■ WRITTEN TASK ■
Every line of the material is to be repeated exactly as it stands.

■ DATASET SECTION ■
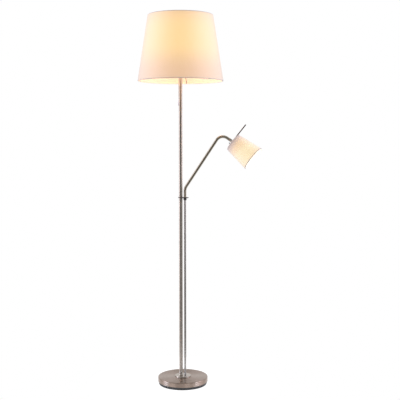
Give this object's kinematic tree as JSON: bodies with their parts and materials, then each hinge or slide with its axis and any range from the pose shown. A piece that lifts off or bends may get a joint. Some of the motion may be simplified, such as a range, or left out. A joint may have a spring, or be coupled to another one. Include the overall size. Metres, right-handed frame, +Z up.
{
  "type": "floor lamp with reading light",
  "caption": "Tall floor lamp: an open fabric shade on a tube over a round base, with a pull chain, and a small shade on a bent swivelling arm as a reading light.",
  "frame": {"origin": "centre of the round base on the floor, on the underside of the foot pad", "axes": "+Z up along the tubes, +X towards the reading lamp along its arm, +Y to the back, where the cord bushing is"},
  "size_m": [0.5407, 0.368, 1.6],
  "materials": {
    "satin_nickel": "satin brushed",
    "zinc_steel": "zinc plated",
    "black_iron": "matte paint",
    "black_foam": "matte",
    "black_plastic": "matte",
    "lead_sheath": "matte",
    "moulding": "matte",
    "brass": "plain",
    "frame_wire": "satin paint",
    "shade_fabric": "plain weave",
    "opal_glass": "opal"
  },
  "bodies": {
    "stand": {"foot_pad": "black_foam", "base_weight": "black_iron", "base_cover": "satin_nickel", "escutcheon": "satin_nickel", "base_nuts": "zinc_steel", "base_washers": "zinc_steel", "cord_bushing": "black_plastic", "splice_caps": "lead_sheath", "main_tube_studs": "zinc_steel", "main_tube_lower": "satin_nickel", "main_tube_middle": "satin_nickel", "main_tube_upper": "satin_nickel", "tube_couplers": "zinc_steel", "support_tube_lower": "satin_nickel", "support_tube_upper": "satin_nickel", "collar_plate": "satin_nickel", "collar_clamp_screw": "satin_nickel", "arm_friction_screw": "satin_nickel", "arm_bushing": "black_plastic", "main_lead": "lead_sheath", "reading_lead_lower": "lead_sheath", "holder_nut": "zinc_steel", "holder_cup": "satin_nickel", "pull_switch": "moulding", "chain_eyelet": "satin_nickel", "lampholder": "moulding", "lampholder_contacts": "brass", "shade_retaining_ring": "moulding", "shade_fitter_ring": "frame_wire", "shade_fitter_struts": "frame_wire", "main_shade": "shade_fabric", "main_shade_wires": "frame_wire", "main_bulb_glass": "opal_glass", "main_bulb_cap": "brass"},
    "arm": {"arm_tube": "satin_nickel", "arm_spigot": "zinc_steel", "arm_fork": "satin_nickel", "knuckle_screw": "satin_nickel", "knuckle_washers": "satin_nickel", "knuckle_nut": "satin_nickel", "reading_lead_arm": "lead_sheath"},
    "head": {"head_knuckle": "satin_nickel", "aim_rod": "satin_nickel", "head_cap": "satin_nickel", "head_nut": "zinc_steel", "reading_switch": "black_plastic", "reading_switch_nut": "satin_nickel", "reading_lampholder": "moulding", "reading_contacts": "brass", "reading_retaining_ring": "moulding", "reading_fitter_ring": "frame_wire", "reading_fitter_struts": "frame_wire", "reading_shade": "shade_fabric", "reading_shade_wires": "frame_wire", "reading_bulb_glass": "opal_glass", "reading_bulb_cap": "brass"},
    "pull": {"pull_chain": "satin_nickel", "pull_bob": "satin_nickel"},
    "button": {"reading_button": "satin_nickel"}
  },
  "joints": [
    {"name": "arm_swivel", "type": "hinge", "parent": "stand", "child": "arm", "pos_m": [0.011, 0, 0.82], "axis": [0, 0, 1], "range_deg": [-130, 130]},
    {"name": "head_tilt", "type": "hinge", "parent": "arm", "child": "head", "pos_m": [0.2185, 0, 1.0645], "axis": [0, 1, 0], "range_deg": [-40, 50]},
    {"name": "reading_button_push", "type": "slide", "parent": "head", "child": "button", "axis": [0.7891, 0, -0.6143], "range_m": [0, 0.0025], "stiffness_N_per_m": 400, "springref_m": -0.0008},
    {"name": "pull_chain_pull", "type": "slide", "parent": "stand", "child": "pull", "axis": [0, 0, -1], "range_m": [0, 0.01], "stiffness_N_per_m": 300, "springref_m": -0.0015}
  ]
}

■ CORRECT RESPONSE ■
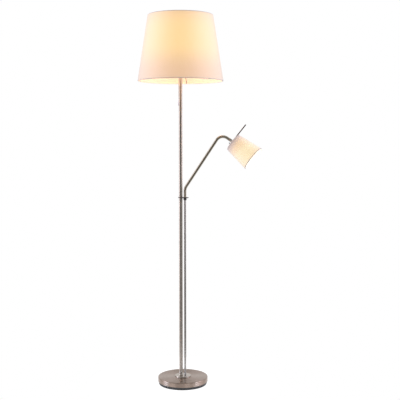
Give this object's kinematic tree as JSON: bodies with their parts and materials, then each hinge or slide with its axis and any range from the pose shown. A piece that lifts off or bends may get a joint. Some of the motion may be simplified, such as a range, or left out. A joint may have a spring, or be coupled to another one. Include the overall size. Metres, right-handed frame, +Z up.
{
  "type": "floor lamp with reading light",
  "caption": "Tall floor lamp: an open fabric shade on a tube over a round base, with a pull chain, and a small shade on a bent swivelling arm as a reading light.",
  "frame": {"origin": "centre of the round base on the floor, on the underside of the foot pad", "axes": "+Z up along the tubes, +X towards the reading lamp along its arm, +Y to the back, where the cord bushing is"},
  "size_m": [0.5407, 0.368, 1.6],
  "materials": {
    "satin_nickel": "satin brushed",
    "zinc_steel": "zinc plated",
    "black_iron": "matte paint",
    "black_foam": "matte",
    "black_plastic": "matte",
    "lead_sheath": "matte",
    "moulding": "matte",
    "brass": "plain",
    "frame_wire": "satin paint",
    "shade_fabric": "plain weave",
    "opal_glass": "opal"
  },
  "bodies": {
    "stand": {"foot_pad": "black_foam", "base_weight": "black_iron", "base_cover": "satin_nickel", "escutcheon": "satin_nickel", "base_nuts": "zinc_steel", "base_washers": "zinc_steel", "cord_bushing": "black_plastic", "splice_caps": "lead_sheath", "main_tube_studs": "zinc_steel", "main_tube_lower": "satin_nickel", "main_tube_middle": "satin_nickel", "main_tube_upper": "satin_nickel", "tube_couplers": "zinc_steel", "support_tube_lower": "satin_nickel", "support_tube_upper": "satin_nickel", "collar_plate": "satin_nickel", "collar_clamp_screw": "satin_nickel", "arm_friction_screw": "satin_nickel", "arm_bushing": "black_plastic", "main_lead": "lead_sheath", "reading_lead_lower": "lead_sheath", "holder_nut": "zinc_steel", "holder_cup": "satin_nickel", "pull_switch": "moulding", "chain_eyelet": "satin_nickel", "lampholder": "moulding", "lampholder_contacts": "brass", "shade_retaining_ring": "moulding", "shade_fitter_ring": "frame_wire", "shade_fitter_struts": "frame_wire", "main_shade": "shade_fabric", "main_shade_wires": "frame_wire", "main_bulb_glass": "opal_glass", "main_bulb_cap": "brass"},
    "arm": {"arm_tube": "satin_nickel", "arm_spigot": "zinc_steel", "arm_fork": "satin_nickel", "knuckle_screw": "satin_nickel", "knuckle_washers": "satin_nickel", "knuckle_nut": "satin_nickel", "reading_lead_arm": "lead_sheath"},
    "head": {"head_knuckle": "satin_nickel", "aim_rod": "satin_nickel", "head_cap": "satin_nickel", "head_nut": "zinc_steel", "reading_switch": "black_plastic", "reading_switch_nut": "satin_nickel", "reading_lampholder": "moulding", "reading_contacts": "brass", "reading_retaining_ring": "moulding", "reading_fitter_ring": "frame_wire", "reading_fitter_struts": "frame_wire", "reading_shade": "shade_fabric", "reading_shade_wires": "frame_wire", "reading_bulb_glass": "opal_glass", "reading_bulb_cap": "brass"},
    "pull": {"pull_chain": "satin_nickel", "pull_bob": "satin_nickel"},
    "button": {"reading_button": "satin_nickel"}
  },
  "joints": [
    {"name": "arm_swivel", "type": "hinge", "parent": "stand", "child": "arm", "pos_m": [0.011, 0, 0.82], "axis": [0, 0, 1], "range_deg": [-130, 130]},
    {"name": "head_tilt", "type": "hinge", "parent": "arm", "child": "head", "pos_m": [0.2185, 0, 1.0645], "axis": [0, 1, 0], "range_deg": [-40, 50]},
    {"name": "reading_button_push", "type": "slide", "parent": "head", "child": "button", "axis": [0.7891, 0, -0.6143], "range_m": [0, 0.0025], "stiffness_N_per_m": 400, "springref_m": -0.0008},
    {"name": "pull_chain_pull", "type": "slide", "parent": "stand", "child": "pull", "axis": [0, 0, -1], "range_m": [0, 0.01], "stiffness_N_per_m": 300, "springref_m": -0.0015}
  ]
}